Aim of the exercise.
Make an exact copy of all the entries, but do not reproduce the pictures.
** Start Exercise inputs **
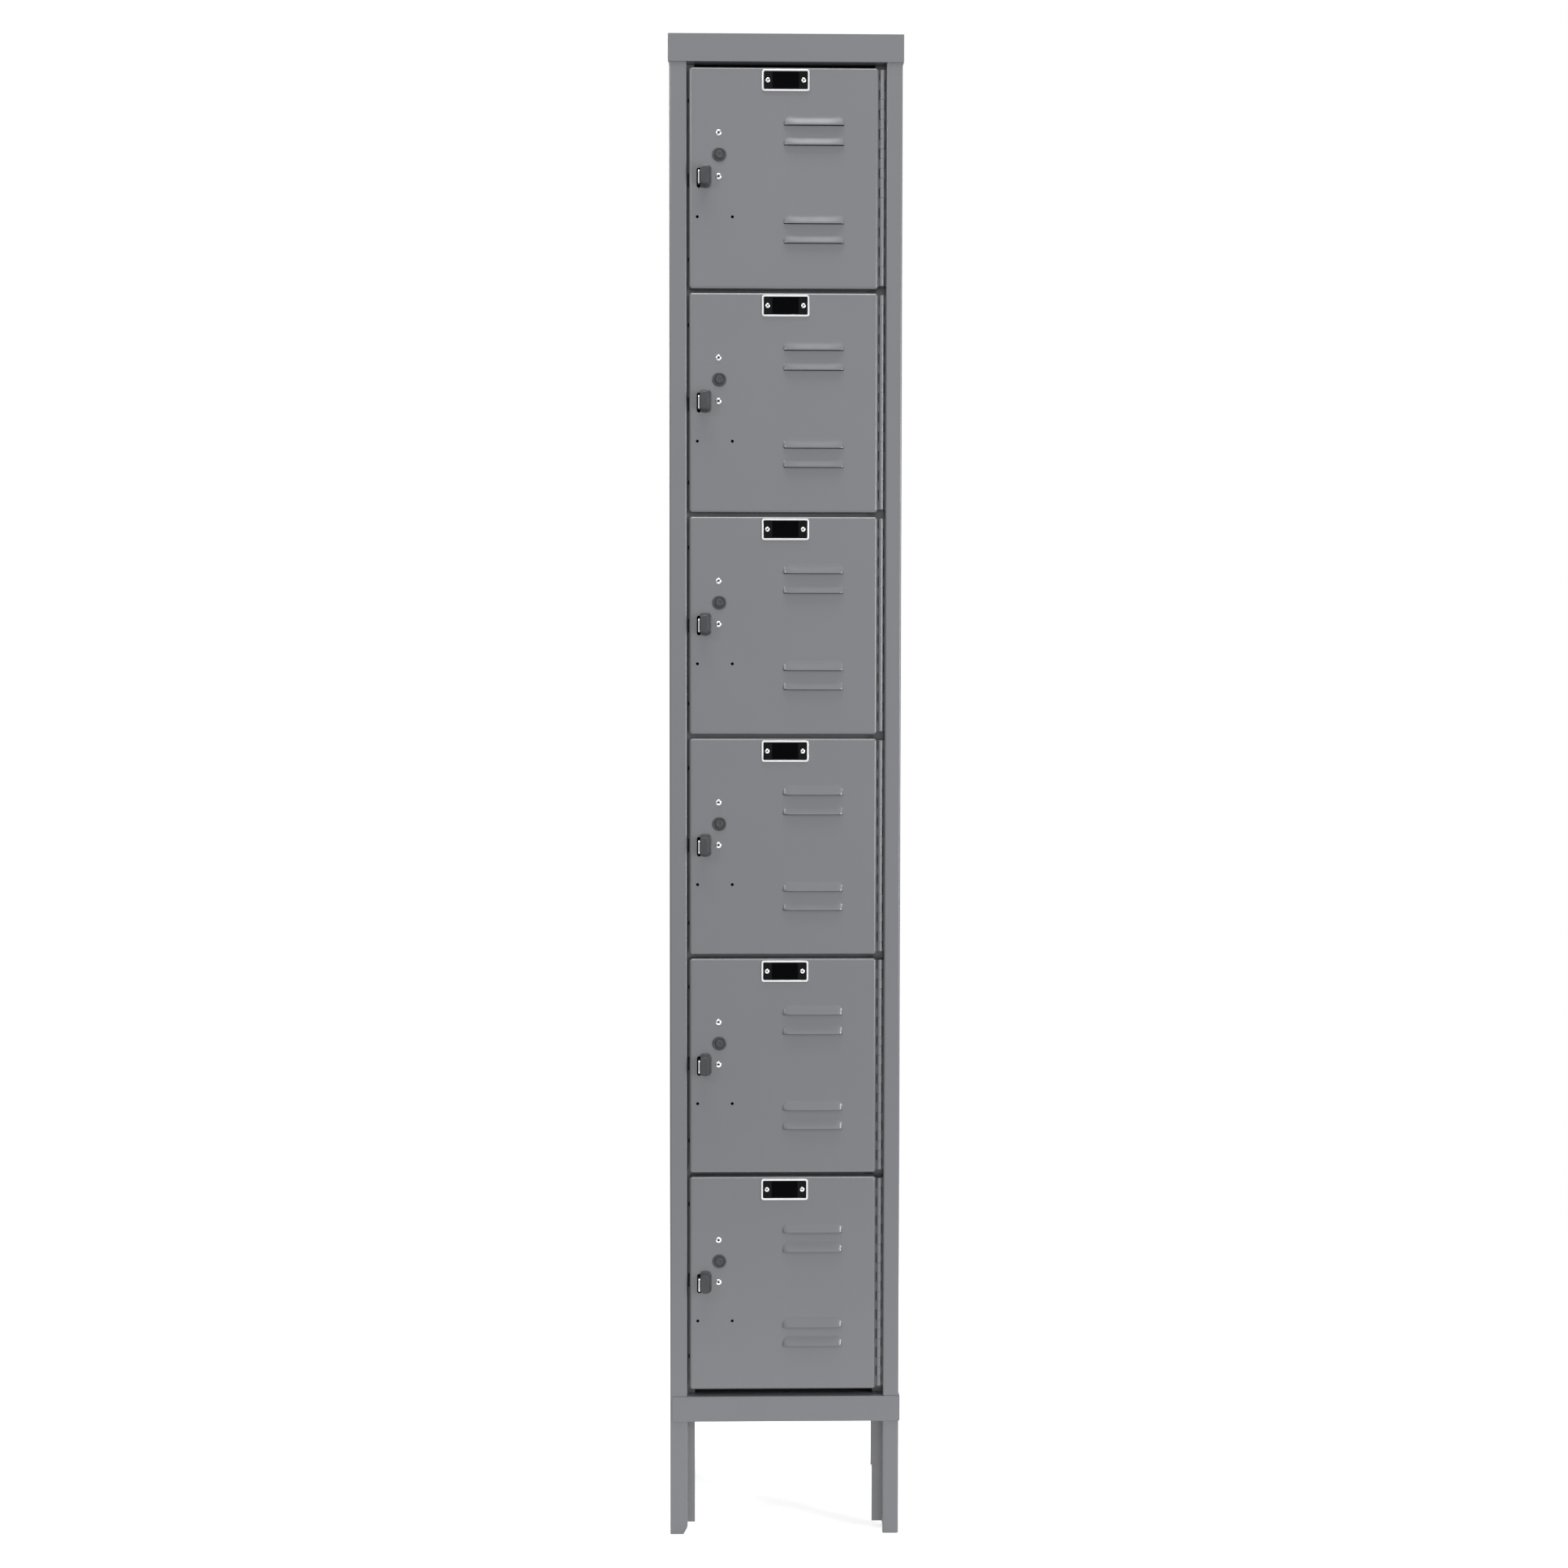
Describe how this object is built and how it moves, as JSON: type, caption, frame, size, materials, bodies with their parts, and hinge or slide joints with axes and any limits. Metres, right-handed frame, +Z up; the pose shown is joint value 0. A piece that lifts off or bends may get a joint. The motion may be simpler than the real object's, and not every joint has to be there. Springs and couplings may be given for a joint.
{
  "type": "box locker cabinet",
  "caption": "Tall single-column steel locker on legs with a stack of louvred doors on long hinges, each with a padlock lug, finger pull and number plate.",
  "frame": {"origin": "on the floor, under the middle of the whole outline (the finger pulls are its frontmost points)", "axes": "+Z up, the doors face -Y, +X to the right of someone facing the doors (the hinge side)"},
  "size_m": [0.3078, 0.3197, 1.9812],
  "materials": {
    "frame_powder_coat": "smooth semi-gloss cool grey powder coat",
    "body_powder_coat": "smooth semi-gloss cool grey powder coat on thin sheet",
    "door_powder_coat": "smooth semi-gloss cool grey powder coat",
    "zinc_steel": "bright zinc plate",
    "plate_aluminium": "bright rim round a black enamelled field, no number on it",
    "black_plastic": "satin black moulding",
    "black_rubber": "matt"
  },
  "bodies": {
    "cabinet": {"left_upright": "frame_powder_coat", "right_upright": "frame_powder_coat", "top_rail": "frame_powder_coat", "bottom_rail": "frame_powder_coat", "cross_members": "body_powder_coat", "left_side_panel": "body_powder_coat", "right_side_panel": "body_powder_coat", "back_panel": "body_powder_coat", "top_panel": "body_powder_coat", "bottom_panel": "body_powder_coat", "shelves": "body_powder_coat", "rear_left_leg": "body_powder_coat", "rear_right_leg": "body_powder_coat", "padlock_lugs": "zinc_steel", "frame_hinge_leaves": "frame_powder_coat", "hinge_pins": "zinc_steel", "body_rivets": "body_powder_coat", "door_silencers": "black_rubber"},
    "door_1": {"door_1_panel": "door_powder_coat", "door_1_hinge_leaf": "frame_powder_coat", "door_1_pull": "black_plastic", "door_1_number_plate": "plate_aluminium", "door_1_rivets": "zinc_steel", "door_1_lock_plug": "black_plastic", "door_1_catch": "zinc_steel"},
    "door_2": {"door_2_panel": "door_powder_coat", "door_2_hinge_leaf": "frame_powder_coat", "door_2_pull": "black_plastic", "door_2_number_plate": "plate_aluminium", "door_2_rivets": "zinc_steel", "door_2_lock_plug": "black_plastic", "door_2_catch": "zinc_steel"},
    "door_3": {"door_3_panel": "door_powder_coat", "door_3_hinge_leaf": "frame_powder_coat", "door_3_pull": "black_plastic", "door_3_number_plate": "plate_aluminium", "door_3_rivets": "zinc_steel", "door_3_lock_plug": "black_plastic", "door_3_catch": "zinc_steel"},
    "door_4": {"door_4_panel": "door_powder_coat", "door_4_hinge_leaf": "frame_powder_coat", "door_4_pull": "black_plastic", "door_4_number_plate": "plate_aluminium", "door_4_rivets": "zinc_steel", "door_4_lock_plug": "black_plastic", "door_4_catch": "zinc_steel"},
    "door_5": {"door_5_panel": "door_powder_coat", "door_5_hinge_leaf": "frame_powder_coat", "door_5_pull": "black_plastic", "door_5_number_plate": "plate_aluminium", "door_5_rivets": "zinc_steel", "door_5_lock_plug": "black_plastic", "door_5_catch": "zinc_steel"},
    "door_6": {"door_6_panel": "door_powder_coat", "door_6_hinge_leaf": "frame_powder_coat", "door_6_pull": "black_plastic", "door_6_number_plate": "plate_aluminium", "door_6_rivets": "zinc_steel", "door_6_lock_plug": "black_plastic", "door_6_catch": "zinc_steel"}
  },
  "joints": [
    {"name": "door_1_hinge", "type": "hinge", "parent": "cabinet", "child": "door_1", "pos_m": [0.1257, -0.1419, 1.79525], "axis": [0, 0, 1], "range_deg": [0, 115]},
    {"name": "door_2_hinge", "type": "hinge", "parent": "cabinet", "child": "door_2", "pos_m": [0.1257, -0.1419, 1.50385], "axis": [0, 0, 1], "range_deg": [0, 115]},
    {"name": "door_3_hinge", "type": "hinge", "parent": "cabinet", "child": "door_3", "pos_m": [0.1257, -0.1419, 1.21245], "axis": [0, 0, 1], "range_deg": [0, 115]},
    {"name": "door_4_hinge", "type": "hinge", "parent": "cabinet", "child": "door_4", "pos_m": [0.1257, -0.1419, 0.92105], "axis": [0, 0, 1], "range_deg": [0, 115]},
    {"name": "door_5_hinge", "type": "hinge", "parent": "cabinet", "child": "door_5", "pos_m": [0.1257, -0.1419, 0.62965], "axis": [0, 0, 1], "range_deg": [0, 115]},
    {"name": "door_6_hinge", "type": "hinge", "parent": "cabinet", "child": "door_6", "pos_m": [0.1257, -0.1419, 0.33825], "axis": [0, 0, 1], "range_deg": [0, 115]}
  ]
}
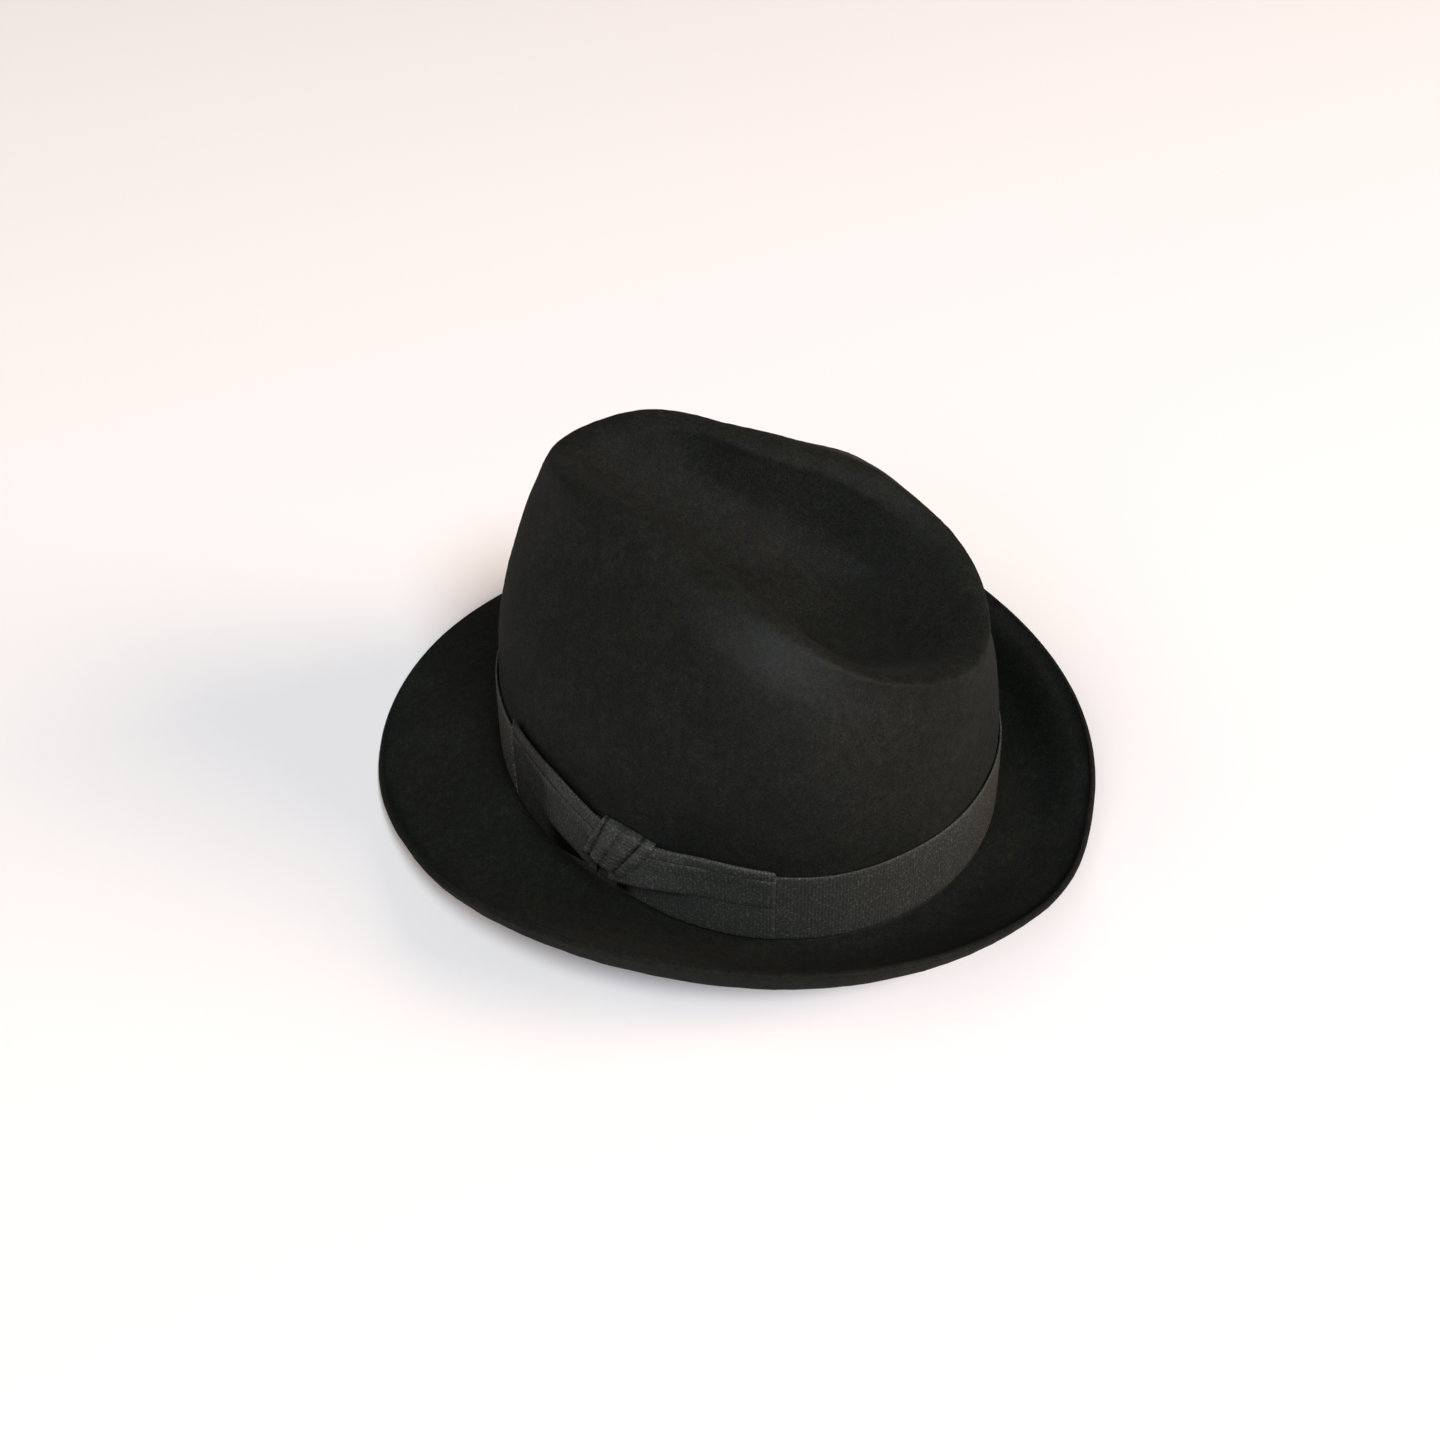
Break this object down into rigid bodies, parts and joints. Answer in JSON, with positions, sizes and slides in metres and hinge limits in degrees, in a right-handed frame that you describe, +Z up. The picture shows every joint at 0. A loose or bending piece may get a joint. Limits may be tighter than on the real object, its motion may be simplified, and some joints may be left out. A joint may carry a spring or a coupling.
{
  "type": "black felt trilby",
  "caption": "Open felt hat with a teardrop crown, a narrow turned-up brim, a ribbed ribbon band and a flat side bow.",
  "frame": {"origin": "on the surface that the hat stands on, under the middle of its whole outline", "axes": "+Z up, -Y the front of the hat, +X the wearer's left, where the bow is"},
  "size_m": [0.2489, 0.2822, 0.131],
  "materials": {
    "wool_felt": "black wool felt, pressed, with a short soft nap",
    "ribbed_ribbon": "black grosgrain ribbon, fine cross ribs, dull sheen"
  },
  "bodies": {
    "root": {"felt_body": "wool_felt", "ribbon_band": "ribbed_ribbon", "bow_back_leaf": "ribbed_ribbon", "bow_knot": "ribbed_ribbon", "bow_front_leaf": "ribbed_ribbon"}
  },
  "joints": []
}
** End Exercise inputs **
Correct result.
Describe how this object is built and how it moves, as JSON: type, caption, frame, size, materials, bodies with their parts, and hinge or slide joints with axes and any limits. Metres, right-handed frame, +Z up; the pose shown is joint value 0. A piece that lifts off or bends may get a joint. The motion may be simpler than the real object's, and not every joint has to be there. Springs and couplings may be given for a joint.
{
  "type": "box locker cabinet",
  "caption": "Tall single-column steel locker on legs with a stack of louvred doors on long hinges, each with a padlock lug, finger pull and number plate.",
  "frame": {"origin": "on the floor, under the middle of the whole outline (the finger pulls are its frontmost points)", "axes": "+Z up, the doors face -Y, +X to the right of someone facing the doors (the hinge side)"},
  "size_m": [0.3078, 0.3197, 1.9812],
  "materials": {
    "frame_powder_coat": "smooth semi-gloss cool grey powder coat",
    "body_powder_coat": "smooth semi-gloss cool grey powder coat on thin sheet",
    "door_powder_coat": "smooth semi-gloss cool grey powder coat",
    "zinc_steel": "bright zinc plate",
    "plate_aluminium": "bright rim round a black enamelled field, no number on it",
    "black_plastic": "satin black moulding",
    "black_rubber": "matt"
  },
  "bodies": {
    "cabinet": {"left_upright": "frame_powder_coat", "right_upright": "frame_powder_coat", "top_rail": "frame_powder_coat", "bottom_rail": "frame_powder_coat", "cross_members": "body_powder_coat", "left_side_panel": "body_powder_coat", "right_side_panel": "body_powder_coat", "back_panel": "body_powder_coat", "top_panel": "body_powder_coat", "bottom_panel": "body_powder_coat", "shelves": "body_powder_coat", "rear_left_leg": "body_powder_coat", "rear_right_leg": "body_powder_coat", "padlock_lugs": "zinc_steel", "frame_hinge_leaves": "frame_powder_coat", "hinge_pins": "zinc_steel", "body_rivets": "body_powder_coat", "door_silencers": "black_rubber"},
    "door_1": {"door_1_panel": "door_powder_coat", "door_1_hinge_leaf": "frame_powder_coat", "door_1_pull": "black_plastic", "door_1_number_plate": "plate_aluminium", "door_1_rivets": "zinc_steel", "door_1_lock_plug": "black_plastic", "door_1_catch": "zinc_steel"},
    "door_2": {"door_2_panel": "door_powder_coat", "door_2_hinge_leaf": "frame_powder_coat", "door_2_pull": "black_plastic", "door_2_number_plate": "plate_aluminium", "door_2_rivets": "zinc_steel", "door_2_lock_plug": "black_plastic", "door_2_catch": "zinc_steel"},
    "door_3": {"door_3_panel": "door_powder_coat", "door_3_hinge_leaf": "frame_powder_coat", "door_3_pull": "black_plastic", "door_3_number_plate": "plate_aluminium", "door_3_rivets": "zinc_steel", "door_3_lock_plug": "black_plastic", "door_3_catch": "zinc_steel"},
    "door_4": {"door_4_panel": "door_powder_coat", "door_4_hinge_leaf": "frame_powder_coat", "door_4_pull": "black_plastic", "door_4_number_plate": "plate_aluminium", "door_4_rivets": "zinc_steel", "door_4_lock_plug": "black_plastic", "door_4_catch": "zinc_steel"},
    "door_5": {"door_5_panel": "door_powder_coat", "door_5_hinge_leaf": "frame_powder_coat", "door_5_pull": "black_plastic", "door_5_number_plate": "plate_aluminium", "door_5_rivets": "zinc_steel", "door_5_lock_plug": "black_plastic", "door_5_catch": "zinc_steel"},
    "door_6": {"door_6_panel": "door_powder_coat", "door_6_hinge_leaf": "frame_powder_coat", "door_6_pull": "black_plastic", "door_6_number_plate": "plate_aluminium", "door_6_rivets": "zinc_steel", "door_6_lock_plug": "black_plastic", "door_6_catch": "zinc_steel"}
  },
  "joints": [
    {"name": "door_1_hinge", "type": "hinge", "parent": "cabinet", "child": "door_1", "pos_m": [0.1257, -0.1419, 1.79525], "axis": [0, 0, 1], "range_deg": [0, 115]},
    {"name": "door_2_hinge", "type": "hinge", "parent": "cabinet", "child": "door_2", "pos_m": [0.1257, -0.1419, 1.50385], "axis": [0, 0, 1], "range_deg": [0, 115]},
    {"name": "door_3_hinge", "type": "hinge", "parent": "cabinet", "child": "door_3", "pos_m": [0.1257, -0.1419, 1.21245], "axis": [0, 0, 1], "range_deg": [0, 115]},
    {"name": "door_4_hinge", "type": "hinge", "parent": "cabinet", "child": "door_4", "pos_m": [0.1257, -0.1419, 0.92105], "axis": [0, 0, 1], "range_deg": [0, 115]},
    {"name": "door_5_hinge", "type": "hinge", "parent": "cabinet", "child": "door_5", "pos_m": [0.1257, -0.1419, 0.62965], "axis": [0, 0, 1], "range_deg": [0, 115]},
    {"name": "door_6_hinge", "type": "hinge", "parent": "cabinet", "child": "door_6", "pos_m": [0.1257, -0.1419, 0.33825], "axis": [0, 0, 1], "range_deg": [0, 115]}
  ]
}
Break this object down into rigid bodies, parts and joints. Answer in JSON, with positions, sizes and slides in metres and hinge limits in degrees, in a right-handed frame that you describe, +Z up. The picture shows every joint at 0. A loose or bending piece may get a joint. Limits may be tighter than on the real object, its motion may be simplified, and some joints may be left out. A joint may carry a spring or a coupling.
{
  "type": "black felt trilby",
  "caption": "Open felt hat with a teardrop crown, a narrow turned-up brim, a ribbed ribbon band and a flat side bow.",
  "frame": {"origin": "on the surface that the hat stands on, under the middle of its whole outline", "axes": "+Z up, -Y the front of the hat, +X the wearer's left, where the bow is"},
  "size_m": [0.2489, 0.2822, 0.131],
  "materials": {
    "wool_felt": "black wool felt, pressed, with a short soft nap",
    "ribbed_ribbon": "black grosgrain ribbon, fine cross ribs, dull sheen"
  },
  "bodies": {
    "root": {"felt_body": "wool_felt", "ribbon_band": "ribbed_ribbon", "bow_back_leaf": "ribbed_ribbon", "bow_knot": "ribbed_ribbon", "bow_front_leaf": "ribbed_ribbon"}
  },
  "joints": []
}